偶然だが、FBTプランニング代表取締役である久塚智明さんの食関連の資料を拝読した。地域特産品の栄養・機能価値の発見と、その特性が最も高く評価される商品設計の考案に留まらず、その具体的な製造技術の指導にまで及んでいた。その専門性と俯瞰性に基づく深く広範な見識に感心した。なぜ久塚さんはここまでの見識を獲得できたのか。資料の著者紹介に書かれていた「農学博士、技術士、調理師、惣菜管理士1級」という肩書きから少し分かった気もする。ただ、その中の1つだけでも大変のになぜ4つもの資格を取得できたのか、さらに4つもの資格があれば何ができるのか、などが「謎」として頭に残っていた。その後、たまたま、久塚さんとお会いする機会があったので、今回は、そうした謎を解きながら、そのときの話の内容について紹介したい。

農学博士、技術士、調理師、惣菜管理士1級とは

 農学博士がやっていることはある程度分かるが、他の3つは名前から推測するしかできなかったので、「ウィキペディア」で調べてみた。以下は、その抜粋だ。

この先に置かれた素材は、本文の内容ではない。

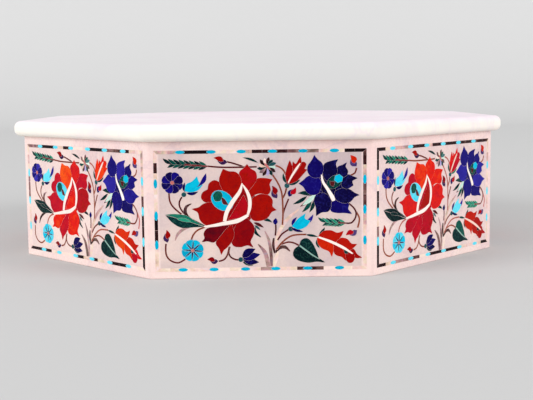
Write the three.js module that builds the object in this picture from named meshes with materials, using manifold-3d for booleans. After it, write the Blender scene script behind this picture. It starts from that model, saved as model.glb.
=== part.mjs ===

農学博士:博士の学位であり、農学(食品、畜産、園芸、農業、林業など)に関する専攻分野を修めることによって、授与されるものである

技術士:科学技術に関する高等の専門的応用能力を必要とする事項についての計画、研究、設計、分析、試験、評価またはこれらに関する指導の業務を行う者をいう

調理師:調理師法に基づき調理、栄養及び衛生に関して調理師たるに必要な知識及び技能を修得した有資格者を指す

惣菜管理士1級:食品に関する基礎から専門知識までの総合的な修得を目的に、1993年から年1回、食品に関する通信研修および資格試験を実施し「惣菜管理士」を認定する。資格は三級から一級まで3段階あり

 この4つの資格は、農学または工学または食をカバーし、いずれも十分な専門性を持つものである。それにもかかわらず、久塚さんはなんと現在4つもの資格を保有している。